### WHAT IS ASKED
Would you set down every entry shown below, precisely as written?

### DATA EXTRACT
[BEGIN]
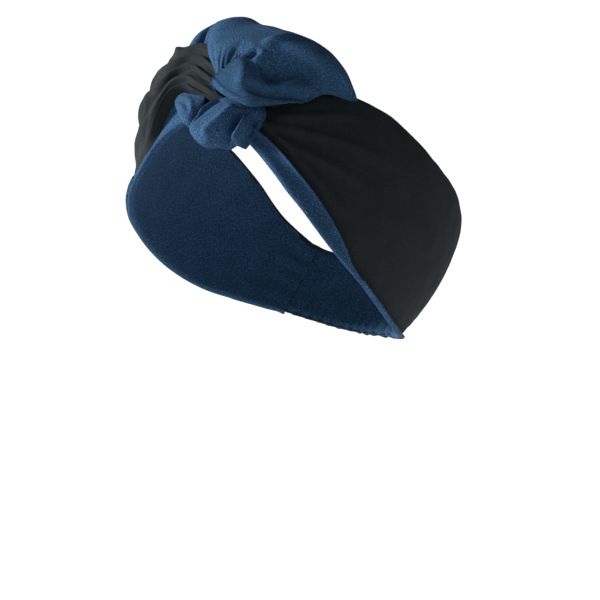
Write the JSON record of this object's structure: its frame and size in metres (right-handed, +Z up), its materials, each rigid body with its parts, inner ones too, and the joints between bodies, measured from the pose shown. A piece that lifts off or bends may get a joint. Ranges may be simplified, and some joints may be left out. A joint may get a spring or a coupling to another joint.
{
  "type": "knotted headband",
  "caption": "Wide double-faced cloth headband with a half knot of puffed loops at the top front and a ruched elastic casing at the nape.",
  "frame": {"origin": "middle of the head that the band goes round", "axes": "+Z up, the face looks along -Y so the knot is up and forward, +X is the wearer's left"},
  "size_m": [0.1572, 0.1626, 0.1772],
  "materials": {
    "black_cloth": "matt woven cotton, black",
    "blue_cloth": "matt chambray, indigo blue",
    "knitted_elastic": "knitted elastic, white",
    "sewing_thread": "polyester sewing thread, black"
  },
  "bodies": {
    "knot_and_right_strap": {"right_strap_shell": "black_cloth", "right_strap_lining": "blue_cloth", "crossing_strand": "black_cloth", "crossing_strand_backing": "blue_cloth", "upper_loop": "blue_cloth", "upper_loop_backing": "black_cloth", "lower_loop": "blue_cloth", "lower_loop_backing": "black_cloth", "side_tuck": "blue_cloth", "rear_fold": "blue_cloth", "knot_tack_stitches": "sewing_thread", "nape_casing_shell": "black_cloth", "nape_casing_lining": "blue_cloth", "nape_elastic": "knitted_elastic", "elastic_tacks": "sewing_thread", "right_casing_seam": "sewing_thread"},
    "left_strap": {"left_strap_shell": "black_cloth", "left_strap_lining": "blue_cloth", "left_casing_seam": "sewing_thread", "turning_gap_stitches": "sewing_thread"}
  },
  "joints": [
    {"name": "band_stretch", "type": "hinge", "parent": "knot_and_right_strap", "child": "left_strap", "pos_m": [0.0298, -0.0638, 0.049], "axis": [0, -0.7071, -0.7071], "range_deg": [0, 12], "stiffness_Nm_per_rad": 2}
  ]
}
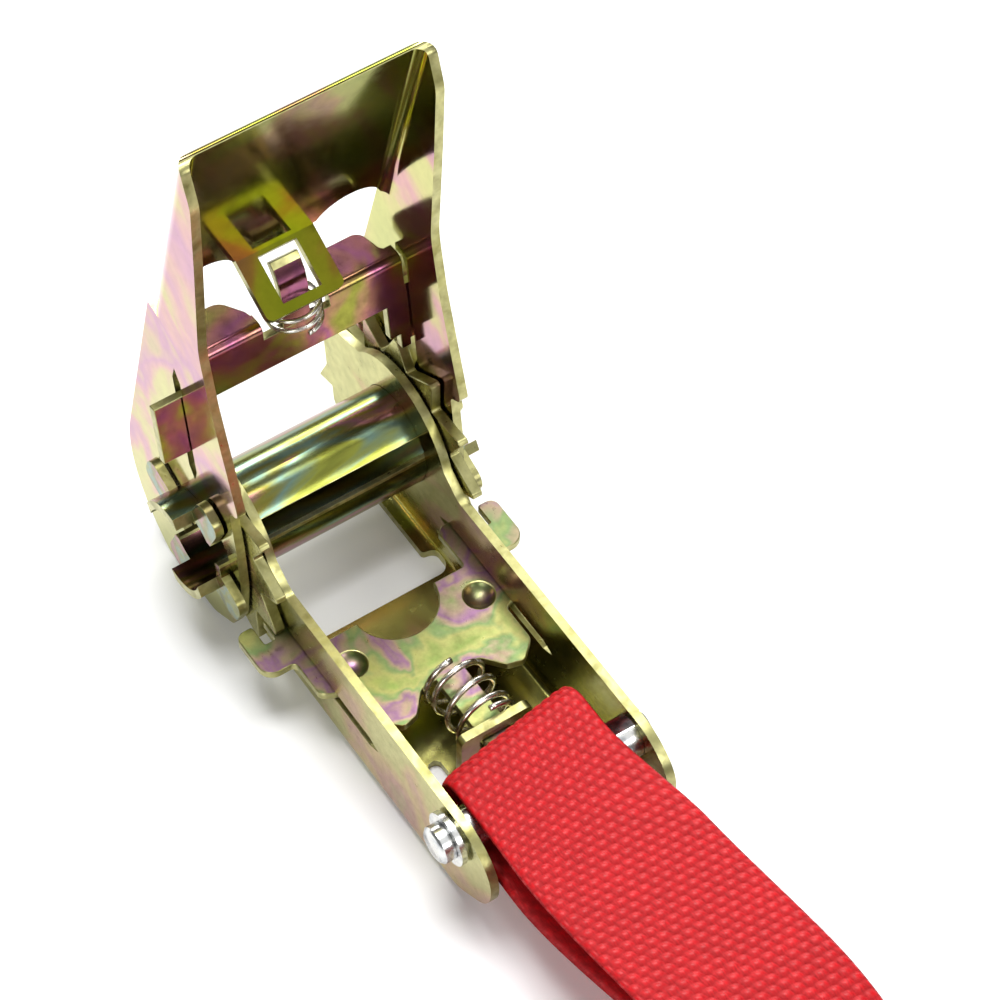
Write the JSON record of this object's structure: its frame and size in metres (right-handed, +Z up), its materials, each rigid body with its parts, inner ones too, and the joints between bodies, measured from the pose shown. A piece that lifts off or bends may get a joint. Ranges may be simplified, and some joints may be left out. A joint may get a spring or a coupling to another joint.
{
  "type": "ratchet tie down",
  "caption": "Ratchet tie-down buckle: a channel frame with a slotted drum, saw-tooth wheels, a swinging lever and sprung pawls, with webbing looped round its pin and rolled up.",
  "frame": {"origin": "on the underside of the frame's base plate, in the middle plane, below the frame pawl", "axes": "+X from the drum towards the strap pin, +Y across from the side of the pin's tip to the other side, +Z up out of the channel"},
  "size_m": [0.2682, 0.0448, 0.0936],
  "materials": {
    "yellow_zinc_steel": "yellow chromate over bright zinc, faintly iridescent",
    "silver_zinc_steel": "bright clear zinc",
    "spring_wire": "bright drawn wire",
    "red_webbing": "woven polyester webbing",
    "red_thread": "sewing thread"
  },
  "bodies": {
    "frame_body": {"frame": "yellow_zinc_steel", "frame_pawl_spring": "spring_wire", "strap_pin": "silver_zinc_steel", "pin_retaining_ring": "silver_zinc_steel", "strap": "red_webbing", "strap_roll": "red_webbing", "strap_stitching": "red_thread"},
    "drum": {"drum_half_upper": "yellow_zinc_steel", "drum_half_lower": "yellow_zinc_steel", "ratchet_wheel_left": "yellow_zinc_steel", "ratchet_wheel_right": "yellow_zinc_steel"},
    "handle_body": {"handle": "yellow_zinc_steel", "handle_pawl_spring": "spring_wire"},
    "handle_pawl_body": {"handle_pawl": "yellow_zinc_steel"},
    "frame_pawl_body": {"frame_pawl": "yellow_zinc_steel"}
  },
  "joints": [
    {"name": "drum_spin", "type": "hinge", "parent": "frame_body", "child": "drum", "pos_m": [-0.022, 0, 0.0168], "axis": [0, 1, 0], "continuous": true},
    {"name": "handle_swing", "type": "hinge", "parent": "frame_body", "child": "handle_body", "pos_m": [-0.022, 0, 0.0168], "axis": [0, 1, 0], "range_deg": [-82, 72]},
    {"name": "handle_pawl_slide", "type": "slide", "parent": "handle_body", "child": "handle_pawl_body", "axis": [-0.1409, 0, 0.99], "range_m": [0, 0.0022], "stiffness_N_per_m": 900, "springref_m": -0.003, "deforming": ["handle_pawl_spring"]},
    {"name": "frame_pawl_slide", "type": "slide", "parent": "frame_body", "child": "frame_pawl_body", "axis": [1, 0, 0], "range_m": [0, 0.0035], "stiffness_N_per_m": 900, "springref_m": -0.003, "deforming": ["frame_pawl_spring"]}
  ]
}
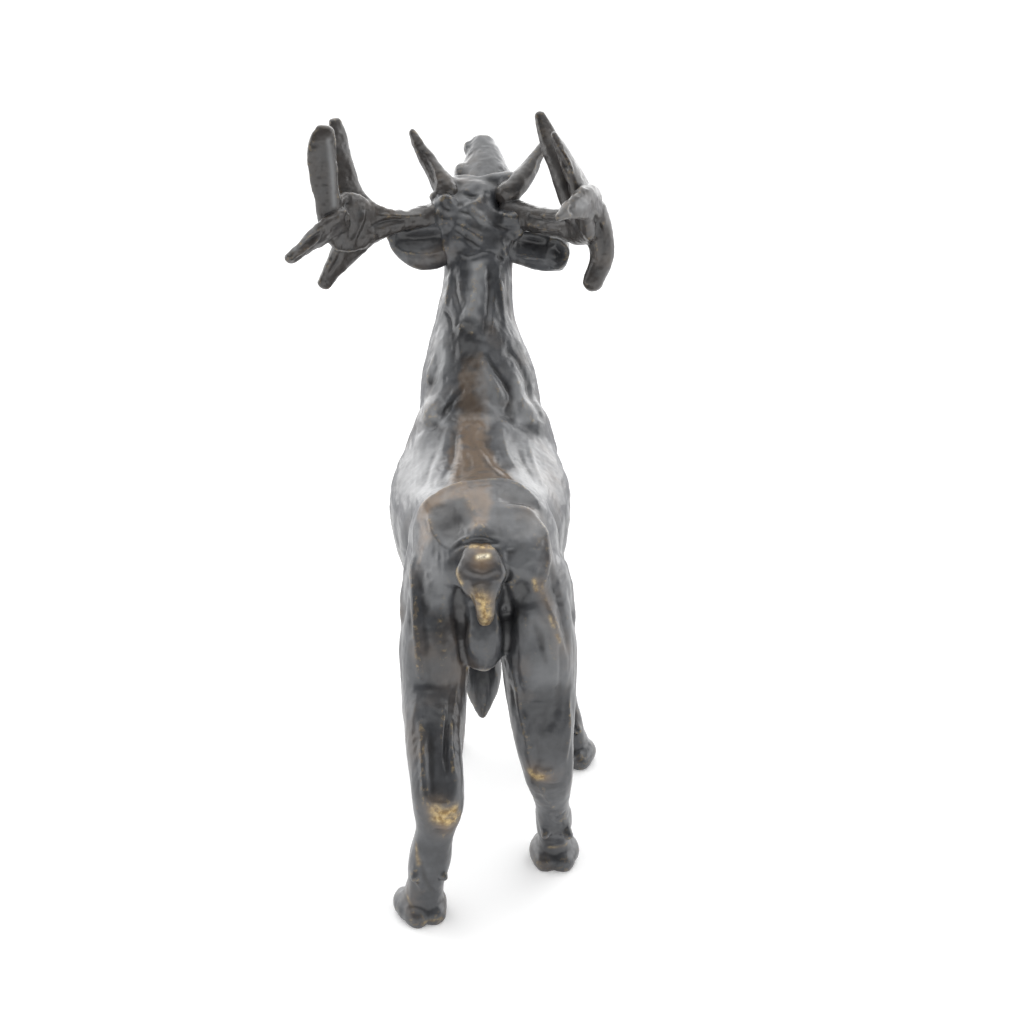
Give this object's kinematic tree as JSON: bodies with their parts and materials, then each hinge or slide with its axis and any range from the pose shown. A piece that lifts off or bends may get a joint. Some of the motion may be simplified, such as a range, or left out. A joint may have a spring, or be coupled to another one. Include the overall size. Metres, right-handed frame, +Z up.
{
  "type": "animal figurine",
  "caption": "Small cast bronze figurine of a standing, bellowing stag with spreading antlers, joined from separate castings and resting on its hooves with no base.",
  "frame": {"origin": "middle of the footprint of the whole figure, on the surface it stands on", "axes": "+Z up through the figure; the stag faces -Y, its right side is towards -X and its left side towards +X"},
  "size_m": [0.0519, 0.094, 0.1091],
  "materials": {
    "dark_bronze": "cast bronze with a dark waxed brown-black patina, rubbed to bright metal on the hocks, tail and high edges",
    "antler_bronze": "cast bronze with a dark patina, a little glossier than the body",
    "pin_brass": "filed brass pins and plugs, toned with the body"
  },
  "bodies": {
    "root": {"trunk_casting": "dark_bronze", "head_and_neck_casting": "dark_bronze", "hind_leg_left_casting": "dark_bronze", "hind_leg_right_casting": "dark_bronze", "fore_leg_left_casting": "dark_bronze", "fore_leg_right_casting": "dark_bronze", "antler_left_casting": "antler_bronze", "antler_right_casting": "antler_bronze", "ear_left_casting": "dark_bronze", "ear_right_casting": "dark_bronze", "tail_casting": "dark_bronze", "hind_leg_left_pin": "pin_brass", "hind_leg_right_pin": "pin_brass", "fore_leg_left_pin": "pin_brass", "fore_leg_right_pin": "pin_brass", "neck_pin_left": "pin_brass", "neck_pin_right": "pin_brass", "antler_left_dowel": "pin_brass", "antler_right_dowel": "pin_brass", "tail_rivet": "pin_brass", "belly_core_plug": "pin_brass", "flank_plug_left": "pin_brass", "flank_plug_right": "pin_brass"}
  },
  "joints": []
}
[END]
### THE OUTPUT
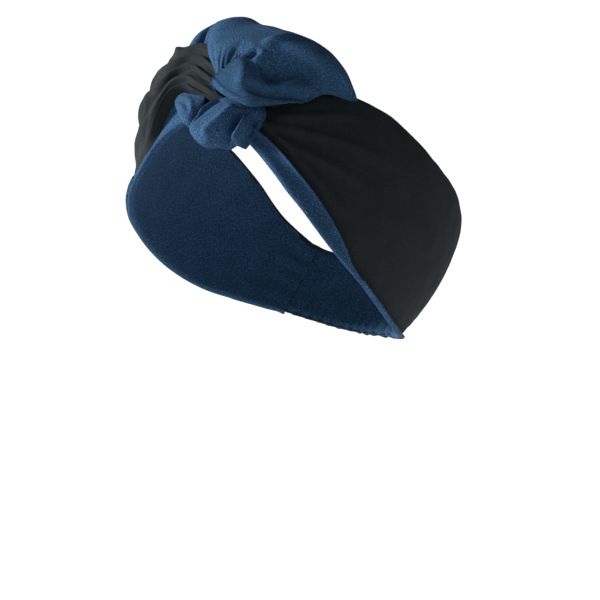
Write the JSON record of this object's structure: its frame and size in metres (right-handed, +Z up), its materials, each rigid body with its parts, inner ones too, and the joints between bodies, measured from the pose shown. A piece that lifts off or bends may get a joint. Ranges may be simplified, and some joints may be left out. A joint may get a spring or a coupling to another joint.
{
  "type": "knotted headband",
  "caption": "Wide double-faced cloth headband with a half knot of puffed loops at the top front and a ruched elastic casing at the nape.",
  "frame": {"origin": "middle of the head that the band goes round", "axes": "+Z up, the face looks along -Y so the knot is up and forward, +X is the wearer's left"},
  "size_m": [0.1572, 0.1626, 0.1772],
  "materials": {
    "black_cloth": "matt woven cotton, black",
    "blue_cloth": "matt chambray, indigo blue",
    "knitted_elastic": "knitted elastic, white",
    "sewing_thread": "polyester sewing thread, black"
  },
  "bodies": {
    "knot_and_right_strap": {"right_strap_shell": "black_cloth", "right_strap_lining": "blue_cloth", "crossing_strand": "black_cloth", "crossing_strand_backing": "blue_cloth", "upper_loop": "blue_cloth", "upper_loop_backing": "black_cloth", "lower_loop": "blue_cloth", "lower_loop_backing": "black_cloth", "side_tuck": "blue_cloth", "rear_fold": "blue_cloth", "knot_tack_stitches": "sewing_thread", "nape_casing_shell": "black_cloth", "nape_casing_lining": "blue_cloth", "nape_elastic": "knitted_elastic", "elastic_tacks": "sewing_thread", "right_casing_seam": "sewing_thread"},
    "left_strap": {"left_strap_shell": "black_cloth", "left_strap_lining": "blue_cloth", "left_casing_seam": "sewing_thread", "turning_gap_stitches": "sewing_thread"}
  },
  "joints": [
    {"name": "band_stretch", "type": "hinge", "parent": "knot_and_right_strap", "child": "left_strap", "pos_m": [0.0298, -0.0638, 0.049], "axis": [0, -0.7071, -0.7071], "range_deg": [0, 12], "stiffness_Nm_per_rad": 2}
  ]
}
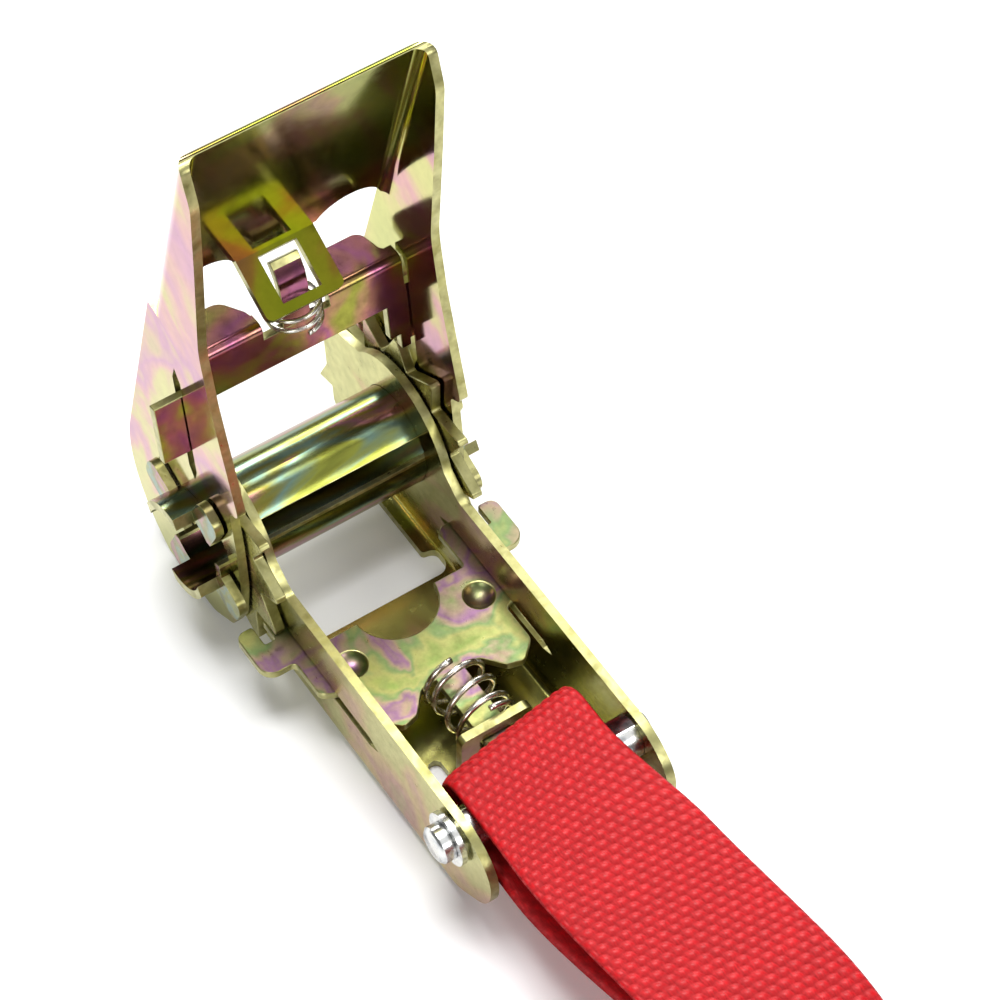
Write the JSON record of this object's structure: its frame and size in metres (right-handed, +Z up), its materials, each rigid body with its parts, inner ones too, and the joints between bodies, measured from the pose shown. A piece that lifts off or bends may get a joint. Ranges may be simplified, and some joints may be left out. A joint may get a spring or a coupling to another joint.
{
  "type": "ratchet tie down",
  "caption": "Ratchet tie-down buckle: a channel frame with a slotted drum, saw-tooth wheels, a swinging lever and sprung pawls, with webbing looped round its pin and rolled up.",
  "frame": {"origin": "on the underside of the frame's base plate, in the middle plane, below the frame pawl", "axes": "+X from the drum towards the strap pin, +Y across from the side of the pin's tip to the other side, +Z up out of the channel"},
  "size_m": [0.2682, 0.0448, 0.0936],
  "materials": {
    "yellow_zinc_steel": "yellow chromate over bright zinc, faintly iridescent",
    "silver_zinc_steel": "bright clear zinc",
    "spring_wire": "bright drawn wire",
    "red_webbing": "woven polyester webbing",
    "red_thread": "sewing thread"
  },
  "bodies": {
    "frame_body": {"frame": "yellow_zinc_steel", "frame_pawl_spring": "spring_wire", "strap_pin": "silver_zinc_steel", "pin_retaining_ring": "silver_zinc_steel", "strap": "red_webbing", "strap_roll": "red_webbing", "strap_stitching": "red_thread"},
    "drum": {"drum_half_upper": "yellow_zinc_steel", "drum_half_lower": "yellow_zinc_steel", "ratchet_wheel_left": "yellow_zinc_steel", "ratchet_wheel_right": "yellow_zinc_steel"},
    "handle_body": {"handle": "yellow_zinc_steel", "handle_pawl_spring": "spring_wire"},
    "handle_pawl_body": {"handle_pawl": "yellow_zinc_steel"},
    "frame_pawl_body": {"frame_pawl": "yellow_zinc_steel"}
  },
  "joints": [
    {"name": "drum_spin", "type": "hinge", "parent": "frame_body", "child": "drum", "pos_m": [-0.022, 0, 0.0168], "axis": [0, 1, 0], "continuous": true},
    {"name": "handle_swing", "type": "hinge", "parent": "frame_body", "child": "handle_body", "pos_m": [-0.022, 0, 0.0168], "axis": [0, 1, 0], "range_deg": [-82, 72]},
    {"name": "handle_pawl_slide", "type": "slide", "parent": "handle_body", "child": "handle_pawl_body", "axis": [-0.1409, 0, 0.99], "range_m": [0, 0.0022], "stiffness_N_per_m": 900, "springref_m": -0.003, "deforming": ["handle_pawl_spring"]},
    {"name": "frame_pawl_slide", "type": "slide", "parent": "frame_body", "child": "frame_pawl_body", "axis": [1, 0, 0], "range_m": [0, 0.0035], "stiffness_N_per_m": 900, "springref_m": -0.003, "deforming": ["frame_pawl_spring"]}
  ]
}
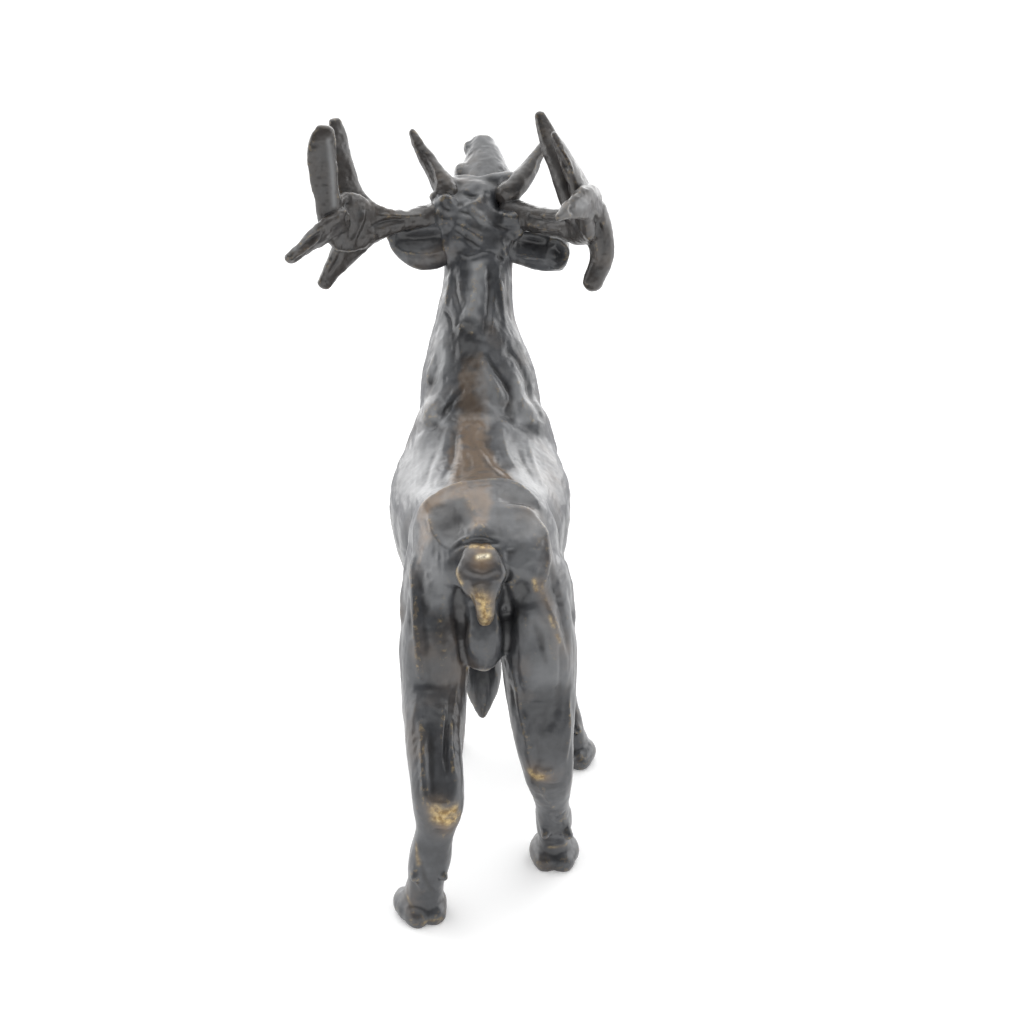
Give this object's kinematic tree as JSON: bodies with their parts and materials, then each hinge or slide with its axis and any range from the pose shown. A piece that lifts off or bends may get a joint. Some of the motion may be simplified, such as a range, or left out. A joint may have a spring, or be coupled to another one. Include the overall size. Metres, right-handed frame, +Z up.
{
  "type": "animal figurine",
  "caption": "Small cast bronze figurine of a standing, bellowing stag with spreading antlers, joined from separate castings and resting on its hooves with no base.",
  "frame": {"origin": "middle of the footprint of the whole figure, on the surface it stands on", "axes": "+Z up through the figure; the stag faces -Y, its right side is towards -X and its left side towards +X"},
  "size_m": [0.0519, 0.094, 0.1091],
  "materials": {
    "dark_bronze": "cast bronze with a dark waxed brown-black patina, rubbed to bright metal on the hocks, tail and high edges",
    "antler_bronze": "cast bronze with a dark patina, a little glossier than the body",
    "pin_brass": "filed brass pins and plugs, toned with the body"
  },
  "bodies": {
    "root": {"trunk_casting": "dark_bronze", "head_and_neck_casting": "dark_bronze", "hind_leg_left_casting": "dark_bronze", "hind_leg_right_casting": "dark_bronze", "fore_leg_left_casting": "dark_bronze", "fore_leg_right_casting": "dark_bronze", "antler_left_casting": "antler_bronze", "antler_right_casting": "antler_bronze", "ear_left_casting": "dark_bronze", "ear_right_casting": "dark_bronze", "tail_casting": "dark_bronze", "hind_leg_left_pin": "pin_brass", "hind_leg_right_pin": "pin_brass", "fore_leg_left_pin": "pin_brass", "fore_leg_right_pin": "pin_brass", "neck_pin_left": "pin_brass", "neck_pin_right": "pin_brass", "antler_left_dowel": "pin_brass", "antler_right_dowel": "pin_brass", "tail_rivet": "pin_brass", "belly_core_plug": "pin_brass", "flank_plug_left": "pin_brass", "flank_plug_right": "pin_brass"}
  },
  "joints": []
}